A large APERTURE value will result in faster, more accurate autofocus and fine bokeh (geleidelijk verlopende onscherpte voorgrond en achtergrond).

A large APERTURE (lensopening) will result in maximal bokeh (onscherpte van achtergrond en voorgrond) and faster and more accurate autofocus. However in bird photography the APERTURE value will usually be more or less fixed because you need all the light you can get. Lightweight telelenses usually have APERTURES equal to f/4.0 or f/5.6 or f/6.3. You will most likely work with maximum value unless you wish to gain extra detail by stopping down lensor even be forced ro values f/8 or f/9 when you use converters. So anyway you will most of the time be working with more or less fixed values of APERTURE.

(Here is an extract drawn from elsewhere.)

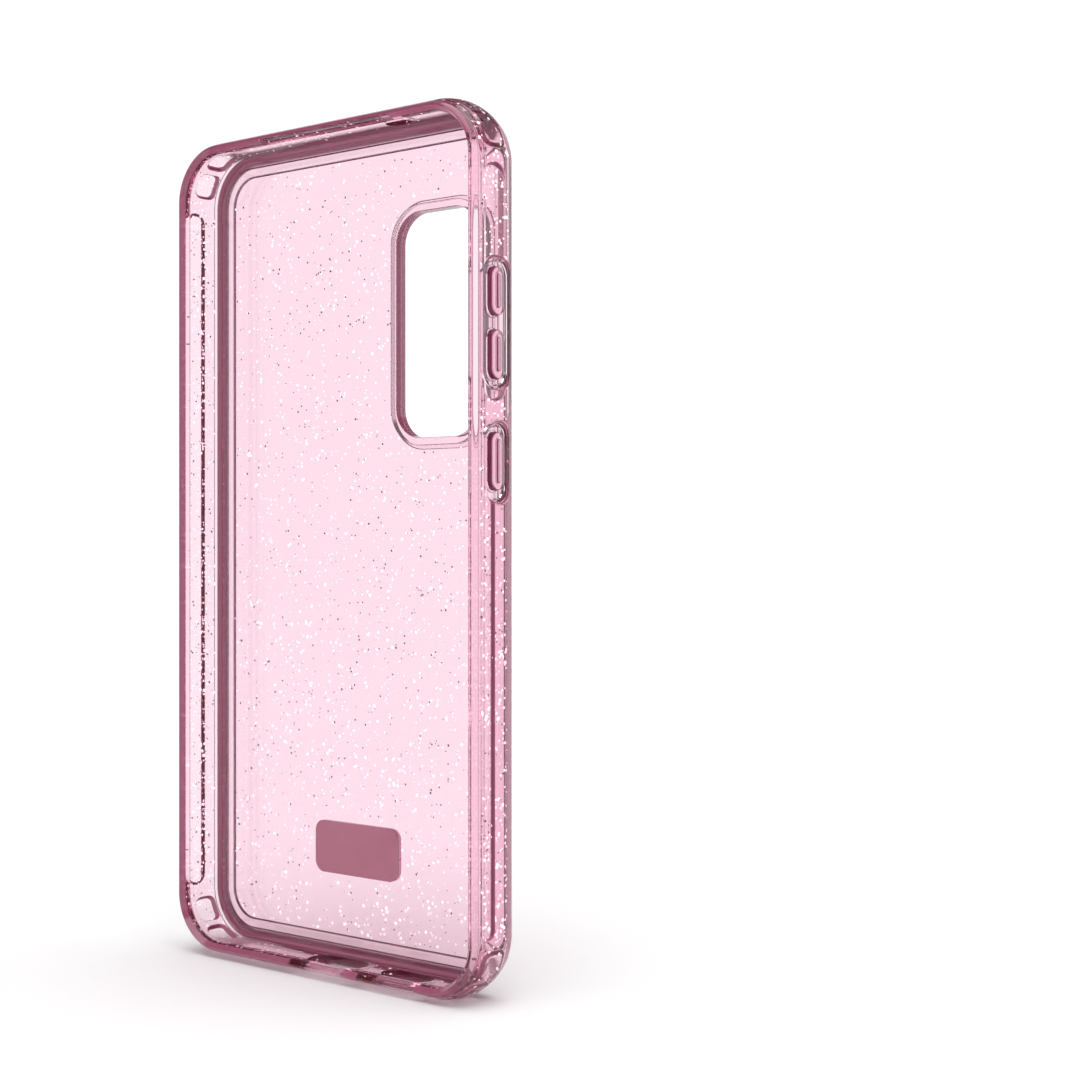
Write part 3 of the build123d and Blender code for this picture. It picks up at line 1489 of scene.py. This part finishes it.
@dataclass(frozen=True)
class Key:
    """A side key: chamfered pad, raised ridge, and a flange inside."""

    node: str
    body: str
    width: float = 3.7
    ridge_width: float = 1.1
    flange: float = 0.4
    flange_thick: float = 0.3
    pad_top: float = 0.35
    ridge_top: float = 0.05
    chamfer: float = 0.3
    clearance: float = 0.15

    def span(self) -> Span:
        """Lowest and highest place of the pad."""
        low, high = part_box(self.node)
        return (low.z / MM + self.flange, high.z / MM - self.flange)

    def hole(self, plan: CasePlan, depth: float) -> BMesh:
        """Shape of the clearance hole round the key.

        Args:
            plan: The case's sizes.
            depth: The key's middle, behind the front lip.

        Returns:
            A closed mesh in millimetres.
        """
        low, high = self.span()
        width = self.width + 2 * self.clearance
        plate = RoundedPlate(high - low + 2 * self.clearance, width, width / 2)
        return plate.build([(0.0, 0.0), (3.0, 0.0)], plan.side_matrix((low + high) / 2, depth, 3.0))

    def build(self, plan: CasePlan, depth: float, material: bpy.types.Material) -> bpy.types.Object:
        """Makes the key.

        Args:
            plan: The case's sizes.
            depth: The key's middle, behind the front lip.
            material: Its finish.

        Returns:
            The dressed piece.
        """
        low, high = self.span()
        foot = plan.width / 2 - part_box(self.node)[0].x / MM
        plate = RoundedPlate(high - low, self.width, self.width / 2, 14)
        top = foot - self.pad_top
        to_ridge = (self.ridge_width - self.width) / 2
        c = self.chamfer
        stages = [
            (0.0, self.flange - 0.08),
            (0.08, self.flange),
            (self.flange_thick - 0.08, self.flange),
            (self.flange_thick, self.flange - 0.08),
            (self.flange_thick + 0.02, 0.0),
            (top - c, 0.0),
            (top - 0.35 * c, -0.25 * c),
            (top, -c),
            (top, to_ridge),
            (foot - self.ridge_top - 0.1, to_ridge - 0.05),
            (foot - self.ridge_top, to_ridge - 0.2),
        ]
        bm = plate.build(stages, plan.side_matrix((low + high) / 2, depth, foot))
        # shade is painted by the angle off sideways
        mark_shade_angles(bm, lambda _, normal: angle_off(normal, SIDEWAYS))
        key = as_object(self.node.replace("_button", "_key"), bm)
        return dress(key, material, self.body, (self.node,))


@dataclass(frozen=True)
class KeyWeb:
    """The thin flexible floor of a key window."""

    node: str
    keys: tuple[Key, ...]

    def build(self, plan: CasePlan, depth: float, material: bpy.types.Material) -> bpy.types.Object:
        """Makes the web, dished towards its keys.

        Args:
            plan: The case's sizes.
            depth: The keys' middle, behind the front lip.
            material: Its finish.

        Returns:
            The dressed piece.
        """
        low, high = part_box(self.node)
        length, width = (high.z - low.z) / MM, (high.y - low.y) / MM
        foot, thick = plan.width / 2 - low.x / MM, (high.x - low.x) / MM
        plate = RoundedPlate(length, width, width / 2, 14)
        stages = [(0.0, 0.0), (thick, 0.0), (thick, -0.35), (thick - 0.18, -0.6)]
        web = plate.build(stages, plan.side_matrix((high.z + low.z) / 2 / MM, depth, foot))
        web = cut(web, [key.hole(plan, depth) for key in self.keys])
        # shade is painted by the angle off sideways, capped at 26 degrees
        mark_shade_angles(web, lambda _, normal: min(26.0, angle_off(normal, SIDEWAYS)))
        floor = as_object(self.node.replace("_button", ""), web)
        return dress(floor, material, "case", (self.node,))


# ---------------------------------------------------------------- glitter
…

A small lens APERTURE yields somewhat higher image quality and somewhat more detailed images. It may even help to stop the lens a bit down. This “stopping down“-effect varies largely with the type of lens used:

  • Nikkor 300mm f/4E PF VR: 1 stop down yields clearly visible effect.
  • Nikkor 500mm f/5.6E PF VR: Nikon rightfully claims no loss of detail using TC-14E III (lens goes to f/8). If in addition you stop down: you will loose Nikon AF f/8 support and advanded Af functions 3D and auto.
  • Nikkor 200mm-500mm f/5.6E: 1.0 stop: some effect but again: “autofocus may be more important.
  • Sigma 150-600mm f/5.0-6.3 1.0 stop: (lens goes to f/9) clearly visible effect (even with 1.4 converter!)
  • Tamron 150-600mm f/5.0-6.3 1.0 stop: (lens goes to f/9) clearly visible effect (even with 1.4 converter!)

Stopping down (afstoppen) a lens too far may cause diffraction (diffractie), an optical physical phenomenon that will seriously deteriorate the image. This will typically start at unusual small aperture values like f/16, f/22, etcetera.